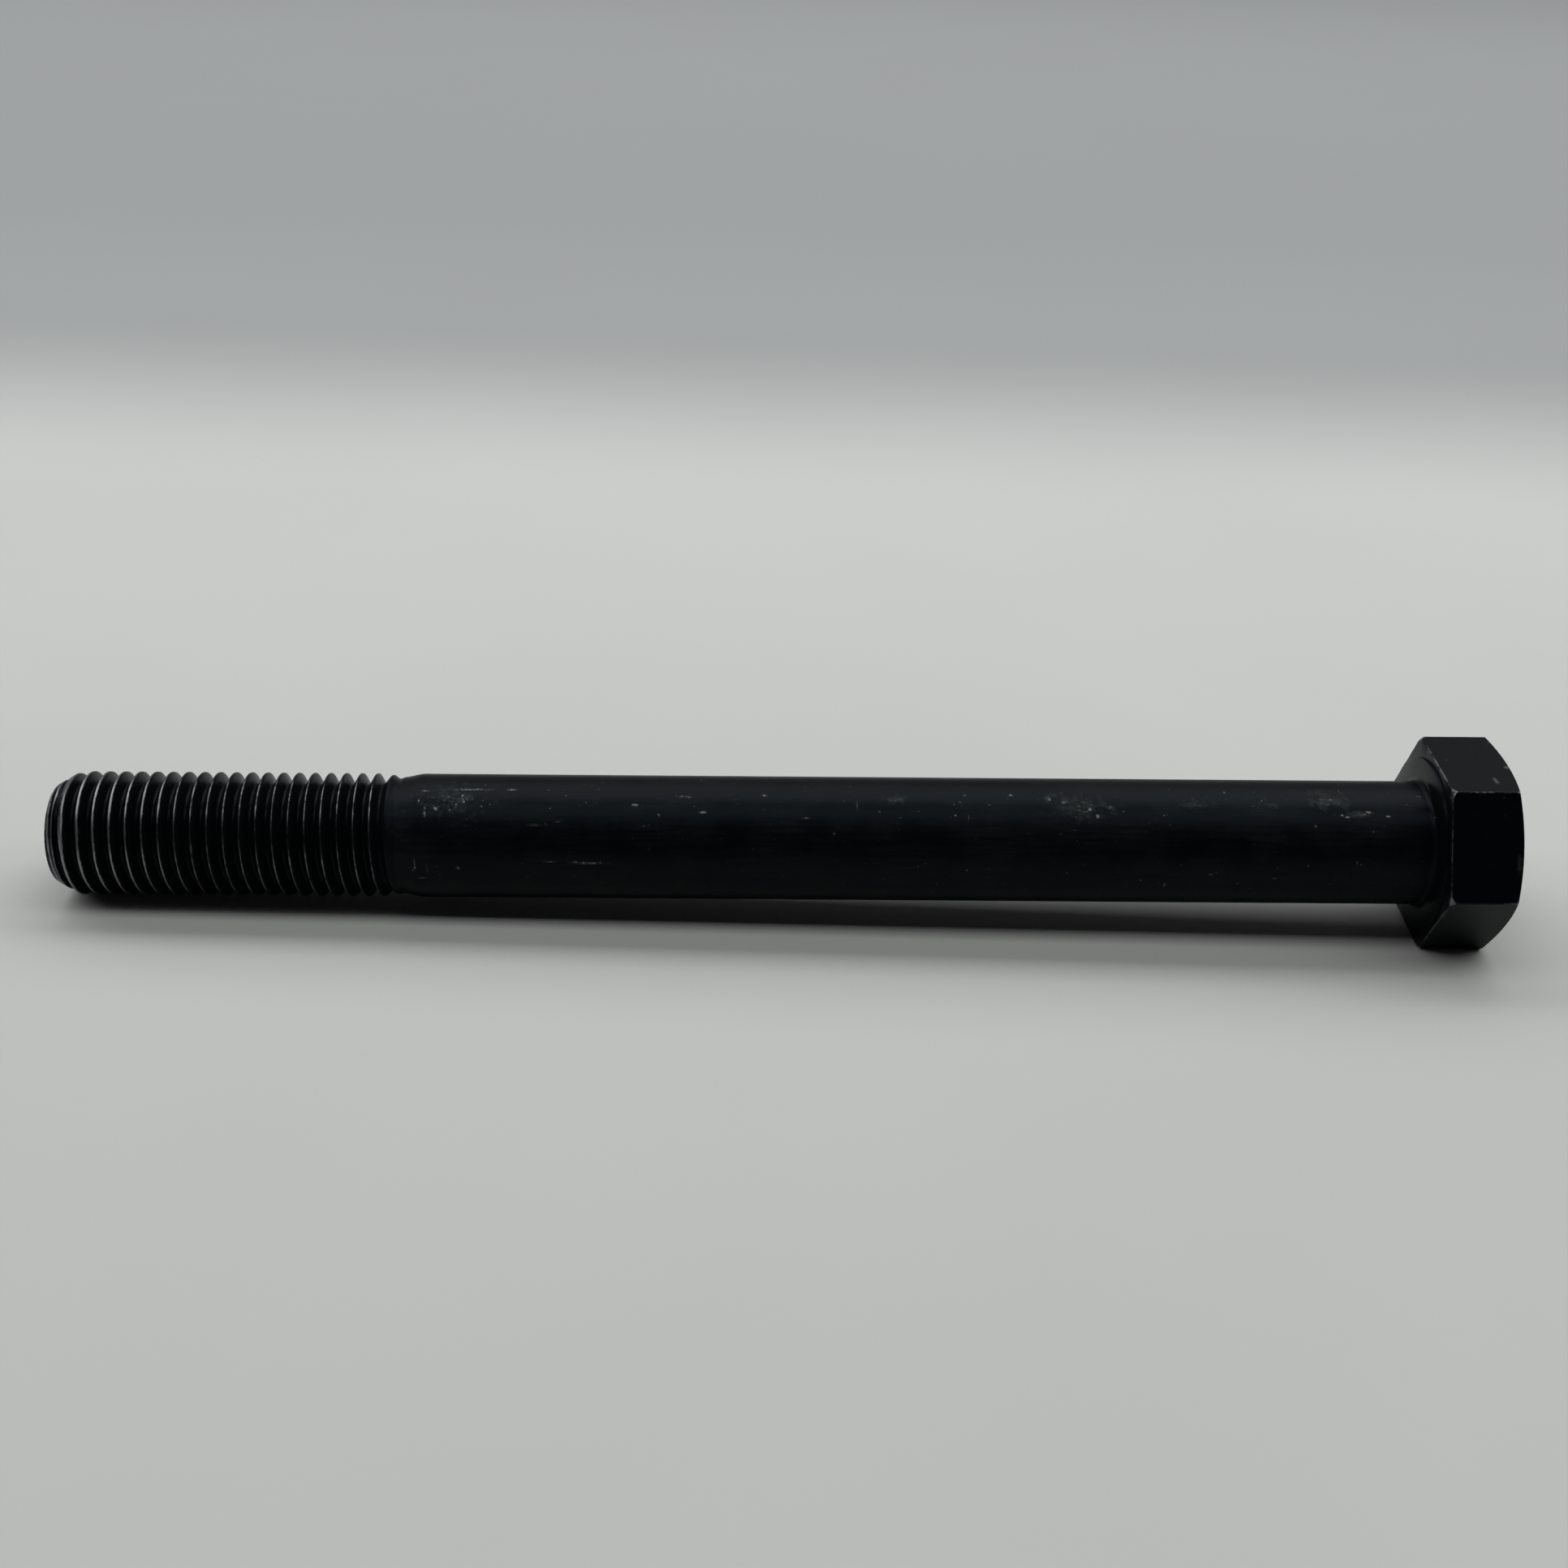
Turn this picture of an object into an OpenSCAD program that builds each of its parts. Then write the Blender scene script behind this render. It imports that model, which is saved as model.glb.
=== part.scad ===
// Hex cap screw with a partly threaded shank, 7/8 inch with 9 threads to the inch.
// It lies as it comes to rest on a level surface: one flat of the head and the point
// touch the surface, and the shank climbs a little towards the head.
// The origin is the centre of the bearing face, +X runs towards the head and +Z is up.

/* [Head] */
// Width of the hexagon across its flats
across_flats = 33.1; // [32.6:0.05:33.3]
// Height of the head above the bearing face
head_height = 13.2; // [12.8:0.1:14.3]
// Slope of the ball-shaped crown, halfway across its chamfer
crown_angle = 18; // [15:1:30]
// Diameter of the flat top, as a share of the width across flats
crown_share = 0.95; // [0.88:0.01:1]
// Thickness of the washer face under the hexagon
washer_t = 0.55; // [0.4:0.05:0.9]
// Diameter of the washer face, as a share of the width across flats
washer_share = 0.93; // [0.9:0.01:0.98]
// How far the six corners are broken on the underside
corner_break = 0.7; // [0.2:0.1:1.2]

/* [Shank] */
// Diameter of the plain shank, and of the thread over its crests
shank_d = 22.05; // [21.9:0.05:22.25]
// Length from the bearing face to the end of the point
length = 242.6; // [160:0.1:300]
// Radius of the fillet between the shank and the bearing face
fillet_r = 1.1; // [0.6:0.1:1.6]
// Length of the cone from the plain shank down to the rolled blank
taper_length = 2.8; // [1.5:0.1:4.5]

/* [Thread] */
// Distance from one crest to the next
pitch = 2.822; // [2.5:0.002:3.1]
// Length of full thread from the end of the point
thread_length = 57.15; // [35:0.05:90]
// Length over which the thread dies out towards the shank
runout = 4.5; // [2.8:0.1:9]
// Depth of the thread, as a share of its pitch
depth_share = 0.6225; // [0.55:0.0025:0.65]
// Width of the crest, as a share of the pitch
crest_share = 0.125; // [0.08:0.005:0.2]
// Radius of the blank before the thread is rolled, as a share of the shank's radius
blank_share = 0.945; // [0.9:0.005:0.97]
// Angle about the axis at which a crest meets the end of the point
thread_turn = 160; // [0:5:355]

/* [Point] */
// Diameter of the flat end of the point
end_d = 17.9; // [16:0.1:18.6]
// Angle between the point's chamfer and the axis
point_angle = 30; // [20:1:45]

/* [Hidden] */
$fn = 96;

STEEL = "#1c1f21";
FLANK_ANGLE = 30;      // each thread flank leans this far from square to the axis
CREST_ROUND = 0.08;    // drop from the crest's middle to its edges
ROOT_ROUND = 0.14;     // rise from the root's middle to its edges
STEPS = 30;            // facets in one turn of the thread
TUCK = 0.06;           // how far the blank is set inside the foot of the cone
SPARE = 1.2;           // pitches of thread past the end plane, cut off by it

shank_r = shank_d / 2;
corner_r = across_flats / sqrt(3);
washer_r = washer_share * across_flats / 2;
crown_r = crown_share * across_flats / 2;
blank_r = blank_share * shank_r;
root_r = shank_r - depth_share * pitch;
end_z = -length;
cone_z = end_z + thread_length + runout;
plain_z = cone_z + taper_length;

// The screw tips until the first whole crest at the point touches the surface.
touch_z = end_z + (shank_r - end_d / 2) / tan(point_angle);
rest_tilt = asin((across_flats / 2 - shank_r) / (washer_t - touch_z));

// One pitch of the thread's profile: [share of the pitch, radius], from crest to crest.
flank = (depth_share - (CREST_ROUND + ROOT_ROUND) / pitch) * tan(FLANK_ANGLE);
crest_half = crest_share / 2;
PROFILE = [
    [0, shank_r],
    [crest_half, shank_r - CREST_ROUND],
    [crest_half + flank, root_r + ROOT_ROUND],
    [0.5, root_r],
    [1 - crest_half - flank, root_r + ROOT_ROUND],
    [1 - crest_half, shank_r - CREST_ROUND]
];
ROWS = len(PROFILE);

// Radius of the rolled blank's thread at height z, where the full profile would have radius r:
// it fades into the blank along the run-out, and the point's chamfer cuts it down.
function faded(z) = min(1, max(0, (cone_z - z) / runout));
function thread_r(z, r) = min(
    blank_r - TUCK + faded(z) * (r - blank_r + TUCK),
    end_d / 2 + (z - end_z) * tan(point_angle)
);

// Point of the thread's surface: i counts along the profile and j along the helix.
function thread_z(i, j) = end_z + pitch * (PROFILE[i][0] + j / STEPS - SPARE);
function thread_point(i, j) =
    let (
        z = thread_z(i, j),
        r = thread_r(z, PROFILE[i][1]),
        a = 360 * (j / STEPS - SPARE) + thread_turn
    )
    [r * cos(a), r * sin(a), z];

// The rolled end as one closed solid, a right-hand helix from past the point up into the cone.
module rolled_end() {
    turns = SPARE + (thread_length + runout) / pitch;
    last = ceil(turns * STEPS);
    points = concat(
        [for (j = [0 : last], i = [0 : ROWS - 1]) thread_point(i, j)],
        [for (j = [last + 1 : last + STEPS]) thread_point(0, j)],
        [[0, 0, thread_z(0, 0)], [0, 0, thread_z(0, last + STEPS)]]
    );
    low = len(points) - 2;
    high = len(points) - 1;
    // Past the last row, and at the end of each profile, the next turn's first row takes over.
    function at(i, j) =
        i == ROWS ? at(0, j + STEPS) :
        j <= last ? j * ROWS + i : (last + 1) * ROWS + j - last - 1;
    walls = [
        for (j = [0 : last - 1], i = [0 : ROWS - 1])
            each [
                [at(i, j), at(i + 1, j), at(i + 1, j + 1)],
                [at(i, j), at(i + 1, j + 1), at(i, j + 1)]
            ]
    ];
    floor = concat(
        [for (j = [0 : STEPS - 1]) [low, at(0, j), at(0, j + 1)]],
        [for (i = [0 : ROWS - 1]) [low, at(i + 1, 0), at(i, 0)]]
    );
    roof = concat(
        [for (j = [0 : STEPS - 1]) [high, at(0, last + j + 1), at(0, last + j)]],
        [for (i = [0 : ROWS - 1]) [high, at(i, last), at(i + 1, last)]]
    );
    intersection() {
        polyhedron(points, concat(walls, floor, roof));
        translate([0, 0, end_z]) cylinder(r = shank_d, h = length);
    }
}

// A large ball crowns the hexagon, and a smaller one, at 45 degrees, breaks its lower corners.
module head() {
    crown_ball = (crown_r + corner_r) / 2 / sin(crown_angle);
    break_ball = corner_r * sqrt(2);
    intersection() {
        translate([0, 0, washer_t])
            rotate(30) cylinder(r = corner_r, h = head_height - washer_t, $fn = 6);
        translate([0, 0, head_height - sqrt(pow(crown_ball, 2) - pow(crown_r, 2))])
            sphere(r = crown_ball, $fn = 240);
        translate([0, 0, washer_t + sqrt(pow(break_ball, 2) - pow(corner_r - corner_break, 2))])
            sphere(r = break_ball, $fn = 240);
    }
    cylinder(r = washer_r, h = 2 * washer_t);
}

// Plain shank with its cone, and the fillet that carries it into the bearing face.
module shank() {
    translate([0, 0, plain_z]) cylinder(r = shank_r, h = washer_t - plain_z);
    translate([0, 0, cone_z]) cylinder(r1 = blank_r, r2 = shank_r, h = taper_length);
    rotate_extrude() difference() {
        translate([shank_r - fillet_r, -fillet_r]) square([2 * fillet_r, 1.5 * fillet_r]);
        translate([shank_r + fillet_r, -fillet_r]) circle(r = fillet_r);
    }
}

module hex_cap_screw() {
    color(STEEL) rotate([0, 90 - rest_tilt, 0]) {
        head();
        shank();
        rolled_end();
    }
}

hex_cap_screw();
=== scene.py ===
from math import asin, atan2, ceil, cos, degrees, pi, radians, sin, sqrt, tan, tau
import bpy
import bmesh
from mathutils import Matrix, Vector, noise


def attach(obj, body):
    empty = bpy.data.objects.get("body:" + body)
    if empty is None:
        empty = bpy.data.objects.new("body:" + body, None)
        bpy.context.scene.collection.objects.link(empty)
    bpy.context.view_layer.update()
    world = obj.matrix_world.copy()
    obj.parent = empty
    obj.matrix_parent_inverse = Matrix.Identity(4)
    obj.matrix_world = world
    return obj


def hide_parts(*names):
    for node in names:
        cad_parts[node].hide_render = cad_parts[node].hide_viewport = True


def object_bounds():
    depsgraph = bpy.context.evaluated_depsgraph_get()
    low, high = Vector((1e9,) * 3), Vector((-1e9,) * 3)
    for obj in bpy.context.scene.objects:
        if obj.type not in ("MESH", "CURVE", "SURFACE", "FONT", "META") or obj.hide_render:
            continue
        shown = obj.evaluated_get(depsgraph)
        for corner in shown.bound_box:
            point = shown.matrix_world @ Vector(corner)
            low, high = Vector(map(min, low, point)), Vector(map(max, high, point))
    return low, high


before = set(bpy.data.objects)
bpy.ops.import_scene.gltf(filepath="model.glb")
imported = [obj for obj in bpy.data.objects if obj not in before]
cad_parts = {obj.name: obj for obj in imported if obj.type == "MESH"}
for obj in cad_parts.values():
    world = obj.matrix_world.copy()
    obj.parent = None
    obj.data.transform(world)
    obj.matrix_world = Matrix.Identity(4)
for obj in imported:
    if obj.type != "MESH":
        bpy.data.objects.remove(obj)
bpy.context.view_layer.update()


# ---- Rolled thread ----
# The end of the steel bar is turned down to a blank and rolled between flat dies, which push
# the crests up as high as the plain shank. The thread is right hand. It dies out into the blank
# over the last turn and a half, and the chamfer of the point cuts it down at the other end.
SHANK_RADIUS = 11.025      # in millimetres, as every length is until the mesh is scaled
PITCH = 25.4 / 9
END = -242.6               # heights run up the axis, from 0 at the face that bears on the work
THREAD_LENGTH = 57.15
RUNOUT = 4.5
TAPER = 2.8
BLANK_RADIUS = 0.945 * SHANK_RADIUS
ROOT_RADIUS = SHANK_RADIUS - 0.6225 * PITCH
CREST_WIDTH = 0.125 * PITCH
END_RADIUS = 8.95
POINT_ANGLE = 30
THREAD_TURN = 160          # degrees round the axis to where the thread starts
CREST_ROUND, ROOT_ROUND, NECK_ROUND, POINT_ROUND = 0.14, 0.2, 0.15, 0.12
CONE_START = END + THREAD_LENGTH + RUNOUT
THREAD_TOP = CONE_START + TAPER + 1.0
COLUMNS = 144
ROWS_PER_TURN = 22
SQUEEZE = 0.85             # how much closer the columns stand at the corners of the hexagon
LEAD = 2 + THREAD_TURN / 360   # turns of the sheet that are folded into the end face
FOLD = 0.35                # share of a turn over which those rows shrink to the axis
CLOSE = 0.004              # corners nearer than this are one


def add(tree, kind, inputs=(), out=0, **settings):
    """Adds a node with its settings, sets or links its inputs, and gives one of its outputs.

    A kind in capitals is the operation of a Math node.
    """
    if kind.isupper():
        kind, settings["operation"] = "ShaderNodeMath", kind
    node = tree.nodes.new(kind)
    for name, value in settings.items():
        setattr(node, name, value)
    for key, value in (inputs.items() if isinstance(inputs, dict) else enumerate(inputs)):
        if isinstance(value, bpy.types.NodeSocket):
            tree.links.new(value, node.inputs[key])
        else:
            node.inputs[key].default_value = value
    return node.outputs[out] if node.outputs else None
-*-
** PROBLEM TO SOLVE **
Repeat exactly the lines running from the one with "the bearing face." through the one with "cad_parts[node].hide_render = cad_parts[node].hide_viewport", both included.

** EXERCISE SOLUTION **
// Plain shank with its cone, and the fillet that carries it into the bearing face.
module shank() {
    translate([0, 0, plain_z]) cylinder(r = shank_r, h = washer_t - plain_z);
    translate([0, 0, cone_z]) cylinder(r1 = blank_r, r2 = shank_r, h = taper_length);
    rotate_extrude() difference() {
        translate([shank_r - fillet_r, -fillet_r]) square([2 * fillet_r, 1.5 * fillet_r]);
        translate([shank_r + fillet_r, -fillet_r]) circle(r = fillet_r);
    }
}

module hex_cap_screw() {
    color(STEEL) rotate([0, 90 - rest_tilt, 0]) {
        head();
        shank();
        rolled_end();
    }
}

hex_cap_screw();
=== scene.py ===
from math import asin, atan2, ceil, cos, degrees, pi, radians, sin, sqrt, tan, tau
import bpy
import bmesh
from mathutils import Matrix, Vector, noise


def attach(obj, body):
    empty = bpy.data.objects.get("body:" + body)
    if empty is None:
        empty = bpy.data.objects.new("body:" + body, None)
        bpy.context.scene.collection.objects.link(empty)
    bpy.context.view_layer.update()
    world = obj.matrix_world.copy()
    obj.parent = empty
    obj.matrix_parent_inverse = Matrix.Identity(4)
    obj.matrix_world = world
    return obj


def hide_parts(*names):
    for node in names:
        cad_parts[node].hide_render = cad_parts[node].hide_viewport = True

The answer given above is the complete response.